One of the key challenges highlighted by Aurora’s analysis is that as we get closer and closer to Net Zero emissions, the cost of removing each additional tonne of emissions from the system rises – removing the last 1% of emissions from the power system will cost over £1,500/tonne (compared to the current price in the UK Emissions Trading System of around £50/tonne). This raises an important question about the balance between the costs of removing these last few tonnes of emissions from the power system versus utilising carbon offsets such as reforestation and land use change. This challenges the conventional wisdom that it is relatively easy and cheap to fully decarbonise the power sector. The experience to date is that early cuts in emissions in power were easy – substituting coal for gas and renewables – but removing gas and emissions completely from the system is a much tougher challenge.

Marlon Dey, GB Research Lead at Aurora Energy Research commented:

“It is clear that wind and solar will provide a growing and cheap source of power to meet our needs as we electrify heating and transport. But questions remain in terms of how we ensure security of supply in a decarbonised power system. This is due to the variability of renewables, especially when we experience extended periods of low wind output. We already have seen examples of this happening earlier this year, in January, when wind load factors stayed below 10% for an entire week.

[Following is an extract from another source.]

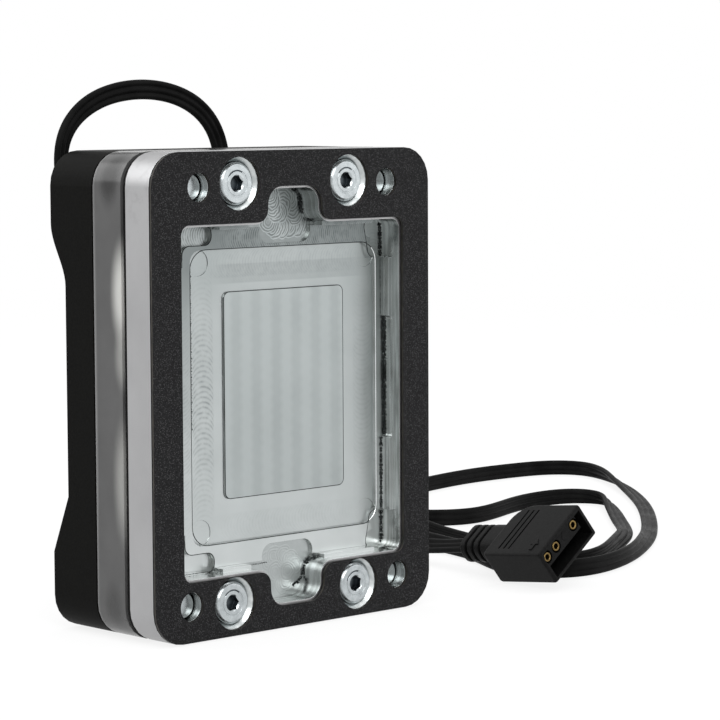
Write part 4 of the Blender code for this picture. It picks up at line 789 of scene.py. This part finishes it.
def screwTree():
    # a head with a hexagon socket and a marked ring, a shank and its tip, set at each point
    tree, take, result = startTree("screwPlaces", {
        "Head Radius": 0.003, "Head Height": 0.002, "Chamfer": 0.0003, "Shank Radius": 0.0015,
        "Shank Length": 0.01, "Tip": 0.0003, "Socket Radius": 0.0012, "Socket Depth": 0.001,
        "Ring Radius": 0.0018, "Ring Width": 0.0002, "Ring Depth": 0.0001, "Sides": 64, "Seed": 3,
        "Finish": None})
    sums = {}
    for name, first, second, operation in (
            ("head inner", take["Head Radius"], take["Chamfer"], "SUBTRACT"),
            ("head side", take["Head Height"], take["Chamfer"], "SUBTRACT"),
            ("head foot", take["Head Height"], -1.0, "MULTIPLY"),
            ("chamfer foot", take["Chamfer"], -1.0, "MULTIPLY"),
            ("shank", take["Shank Length"], 0.0005, "ADD"),
            ("shank foot", "head foot", take["Shank Length"], "SUBTRACT"),
            ("tip radius", take["Shank Radius"], take["Tip"], "SUBTRACT"),
            ("tip foot", "shank foot", take["Tip"], "SUBTRACT"),
            ("socket", take["Socket Depth"], 2.0, "MULTIPLY"),
            ("socket foot", take["Socket Depth"], -1.0, "MULTIPLY"),
            ("mouth wide", take["Socket Radius"], 1.12, "MULTIPLY"),
            ("mouth narrow", take["Socket Radius"], 0.86, "MULTIPLY"),
            ("mouth", take["Socket Radius"], 0.26, "MULTIPLY"),
            ("mouth foot", take["Socket Radius"], -0.2, "MULTIPLY"),
            ("ring outer", take["Ring Radius"], take["Ring Width"], "ADD"),
            ("ring foot", take["Ring Depth"], -0.5, "MULTIPLY"),
            ("keep", take["Ring Depth"], 4.0, "MULTIPLY"),
            ("keep foot", take["Ring Depth"], -2.0, "MULTIPLY")):
        first = sums[first] if isinstance(first, str) else first
        sums[name] = put(tree, "ShaderNodeMath", {0: first, 1: second}, operation=operation)
    sides, head, shank, ring = take["Sides"], take["Head Radius"], take["Shank Radius"], sums["ring outer"]
    forms = {}
    for name, vertices, bottom, top, depth, foot in (
            ("head", sides, head, head, sums["head side"], sums["head foot"]),
            ("crown", sides, head, sums["head inner"], take["Chamfer"], sums["chamfer foot"]),
            ("shank", sides, shank, shank, sums["shank"], sums["shank foot"]),
            ("tip", sides, sums["tip radius"], shank, take["Tip"], sums["tip foot"]),
            ("hexagon", 6, take["Socket Radius"], take["Socket Radius"], sums["socket"], sums["socket foot"]),
            ("mouth", 32, sums["mouth narrow"], sums["mouth wide"], sums["mouth"], sums["mouth foot"]),
            ("ring", sides, ring, ring, take["Ring Depth"], sums["ring foot"]),
            ("keep", sides, take["Ring Radius"], take["Ring Radius"], sums["keep"], sums["keep foot"])):
        cone = put(tree, "GeometryNodeMeshCone", {"Vertices": vertices, "Radius Bottom": bottom,
                                                  "Radius Top": top, "Depth": depth})
        move = put(tree, "ShaderNodeCombineXYZ", {"Z": foot})
        forms[name] = put(tree, "GeometryNodeTransform", {"Geometry": cone, "Translation": move})
    cut = put(tree, "GeometryNodeMeshBoolean", {"Mesh 1": forms["ring"], "Mesh 2": forms["keep"]},
              operation="DIFFERENCE", solver="EXACT")
    joined = [forms[name] for name in ("tip", "shank", "crown", "head")]
    solid = put(tree, "GeometryNodeMeshBoolean", {"Mesh 2": joined}, operation="UNION", solver="EXACT")
    screw = put(tree, "GeometryNodeMeshBoolean", {
        "Mesh 1": solid, "Mesh 2": [cut, forms["mouth"], forms["hexagon"]]},
                operation="DIFFERENCE", solver="EXACT")
    spin = put(tree, "FunctionNodeRandomValue", {"Max": (0.0, 0.0, 1.05), "Seed": take["Seed"]},
               data_type="FLOAT_VECTOR")
    placed = put(tree, "GeometryNodeInstanceOnPoints", {"Points": take["Geometry"], "Instance": screw,
                                                        "Rotation": spin})
    return endTree(tree, take, result, placed)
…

During periods like this, storage technologies such as lithium-ion batteries or pumped hydro which have maximum durations of less than half a day, can only contribute so much. Looking out to 2050, gas-fired assets still look to remain the only feasible option we will have to keep the lights on. Carbon capture and hydrogen technologies therefore present a technically viable pathway for gas assets to deliver energy security, whilst being able to drastically cut their emissions in line with net zero goals. It’s reassuring to see that the Government has signalled support to bring these technologies to the market, which would continue to develop the UK as a pioneer in the global race to Net Zero.”